Nahunko: Klucz do wygranej? Gra zespołowa
– Zwycięstwo nad bezpośrednim sąsiadem w tabeli smakuje bardzo dobrze – tymi słowami wygraną nad Tauronem Podhalem Nowy Targ (2:0) skomentował Dominik Nahunko, napastnik GKS-u Katowice.
GieKSa obie bramki zdobyła w pierwszej tercji. Wynik spotkania, podczas gry w przewadze, otworzył Bartosz Fraszko, a prowadzenie podwyższył Patryk Krężołek. Zresztą obaj zawodnicy asystowali przy swoich trafieniach wspólnie z Grzegorzem Pasiutem.
Później podopieczni Piotra Sarnika przejęli kontrolę nad wydarzeniami na lodzie. Dobrze grali w destrukcji, a Juraj Šimboch nie dał się pokonać.
– Kluczem do dzisiejszej wygranej była drużyna. Graliśmy w myśl starego powiedzenia: jeden za wszystkich, wszyscy za jednego. Cieszymy się ze zwycięstwa, a od jutra wracamy do treningu i przygotowujemy się do kolejnego meczu – wyjaśnił Dominik Nahunko.
Dzięki zwycięstwu z „Szarotkami” katowiczanie mają realną szanse na grę w Pucharze Polski. Do końca drugiej rundy zmierzą się z Ciarko STS-em Sanok, Tauronem Podhalem Nowy Targ, KH Energą Toruń, Comarch Cracovią i Stoczniowcem Gdańsk.

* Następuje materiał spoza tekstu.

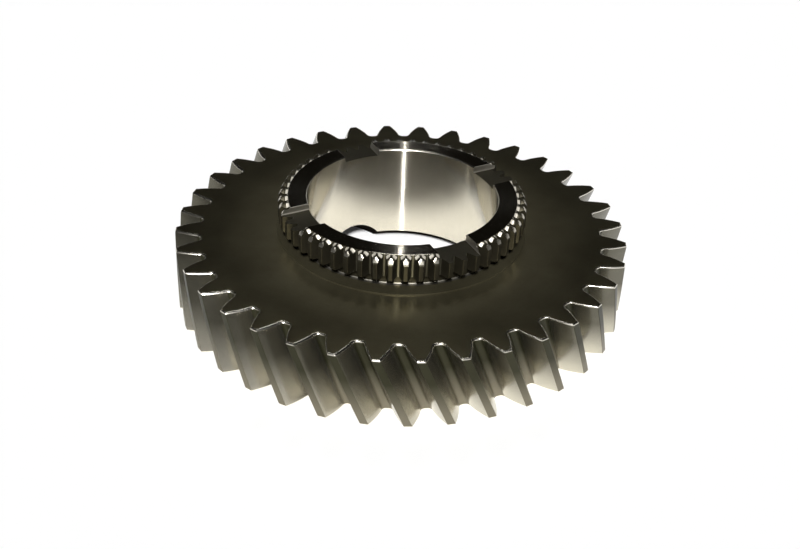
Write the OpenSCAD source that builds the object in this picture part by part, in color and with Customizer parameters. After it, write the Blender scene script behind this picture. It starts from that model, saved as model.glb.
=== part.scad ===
// Helical transmission gear with a clutch ring, turned and cut from one steel blank.
// The origin lies on the bore's axis in the plane of the lower face, and the clutch ring is on top.
// Angles are anticlockwise from +X, seen from above.

/* [Gear teeth] */
// Number of helical teeth
tooth_count = 36; // [30:1:46]
// Module, measured square to the teeth
normal_module = 3.5; // [3:0.25:4.5]
// Pressure angle, measured square to the teeth
pressure_angle = 22.5; // [20:0.5:25]
// Left-hand helix angle at the pitch circle
helix_angle = 22; // [0:1:30]
// Width of the teeth along the axis
face_width = 23.3; // [18:0.1:30]
// Tooth tip above the pitch circle, in modules
addendum_factor = 1; // [0.9:0.05:1.1]
// Tooth root below the pitch circle, in modules
dedendum_factor = 1.25; // [1.15:0.05:1.35]
// Radius of the root fillet, in modules
root_fillet_factor = 0.37; // [0.2:0.01:0.38]
// Metal taken off each flank at the pitch circle
flank_allowance = 0.1; // [0:0.05:0.3]
// Chamfer round both ends of the teeth
end_chamfer = 0.4; // [0.2:0.1:0.8]
// Direction of the first tooth on the upper face
first_tooth = 5.5; // [0:0.1:10]

/* [Bore] */
// Bore diameter
bore_d = 60; // [50:0.5:63]
// Chamfer at the upper end of the bore
bore_top_chamfer = 0.4; // [0.2:0.1:1]
// Radial width of the chamfer at the lower end of the bore
bore_lower_chamfer_w = 4; // [1:0.1:5]
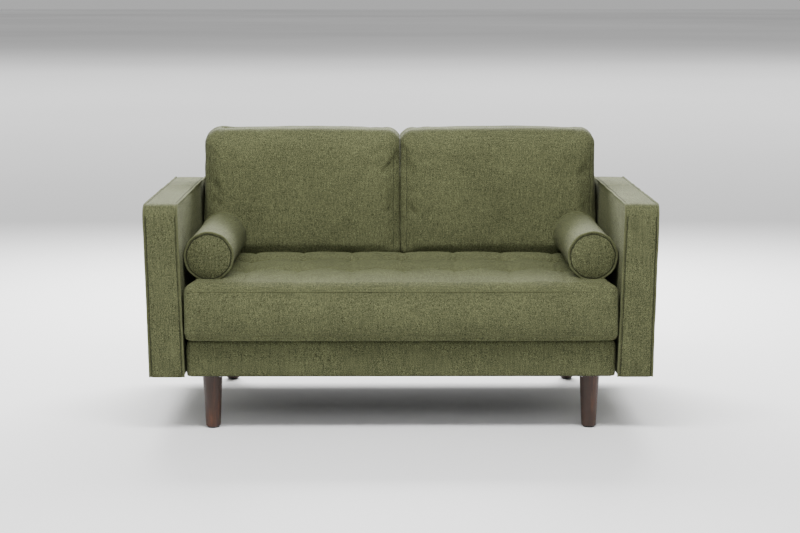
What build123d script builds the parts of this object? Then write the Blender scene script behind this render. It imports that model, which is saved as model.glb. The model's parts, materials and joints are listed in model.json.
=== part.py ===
from build123d import *
import math
import os

# Two-seat sofa with a bench seat cushion, two back cushions, two bolsters and four tapered wooden legs.
# Millimetres. +Z is up, the front faces -Y, and the origin is on the floor under the middle of the sofa.

# ---- Overall places ----
FRONT_Y = -415.0  # front of the seat cushion
REAR_Y = 415.0  # rear of the outside back panel
TOP_Z = 850.0  # top of the back cushions
BASE_Z = 163.0  # underside of the seat base and of the arms
CLOTH = 2.0  # thickness of the upholstery cloth with its backing
GAP = 0.4  # clearance between pieces that only lie against each other

# ---- Arms ----
ARM_FRONT_Y = -400.0
ARM_REAR_Y = 412.0
ARM_TOP_Z = 674.0
ARM_INNER_X = (636.0, 650.0)  # inner face at BASE_Z and at ARM_TOP_Z
ARM_OUTER_X = (737.5, 747.0)  # outer face at BASE_Z and at ARM_TOP_Z
ARM_CORNER_RADIUS = 26.0  # front top corner, seen from the side
ARM_EDGE_RADIUS = 7.5
PIPING_RADIUS = 2.8
ARM_FRAME_X = (662.0, 728.0)
ARM_FRAME_Y = (-386.0, 398.0)
ARM_FRAME_Z = (173.0, 655.0)
ARM_POST = 38.0
ARM_RAIL = 30.0
BOARD = 3.0

# ---- Seat base ----
BASE_HALF_WIDTH = 631.0
APRON_Y = -380.0
DECK_Z = 274.0
RAIL_TOP_Z = 255.0
RAIL = 25.0
RAIL_HALF_WIDTH = 621.0
FRONT_RAIL_Y = -372.0
SPRING_RAIL_Y = 288.0
SILL_RAIL_Y = 372.0
DECK_REAR_Y = 286.0
DECK_PAD = 10.0
DECK_INSET = 10.0  # how far the deck stays inside the apron
CENTRE_RAIL = (40.0, 50.0)  # width and height

# ---- Seat springs ----
SPRING_COUNT = 9
SPRING_SPACING = 128.0
SPRING_WIRE = 1.9  # radius
SPRING_PITCH = 30.0
SPRING_HALF_WIDTH = 24.0
SPRING_Z = RAIL_TOP_Z + 3.4
TIE_WIRE = 1.1  # radius
TIE_WIRE_COUNT = 3

# ---- Legs ----
LEG_X = 560.0
LEG_FRONT_Y = -330.0
LEG_REAR_Y = 344.0
LEG_TOP_Z = 160.0
LEG_TOP_RADIUS = 29.5
LEG_FOOT_RADIUS = 21.5
LEG_FOOT_ROUNDING = 3.5
GLIDE_HEIGHT = 4.0
GLIDE_RADIUS = 17.0
PLATE = 70.0
PLATE_HOLES = 50.0
BLOCK_HEIGHT = 45.0
BOLT_RADIUS = 4.0

# ---- Back ----
BACK_FOOT_Z = 275.0
BACK_FRONT_Y = (290.0, 335.0)  # front face at BACK_FOOT_Z and at ARM_TOP_Z
BACK_COVER_REAR_Y = 413.0 - GAP
BACK_SIDE_GAP = 3.5
BACK_PAD = 15.0
POST_WIDTH = 23.0
POST_REAR_Y = 405.0
POST_TOP_Z = 660.0
TOP_RAIL_HEIGHT = 25.0
BOTTOM_RAIL_HEIGHT = 44.0
WEBBING = 1.5
WEBBING_WIDTH = 50.0
WEBBING_ROWS = 4
WEBBING_FIRST_Z = 320.0
WEBBING_SPACING = 82.0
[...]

Dla Nahunki był to pierwszy mecz w barach GieKSy po trzyletniej przerwie. Dlaczego zdecydował się zmienić barwy klubowe i opuścić Zagłębie Sosnowiec.
– W tym sezonie chciałem jeszcze zagrać o wysoką stawkę, dlatego nie wahałem się nad przyjęciem oferty GKS-u. Dostałem telefon od działaczy i praktycznie od razy zdecydowałem się na przenosiny do Katowic – zaznaczył 25-letni napastnik.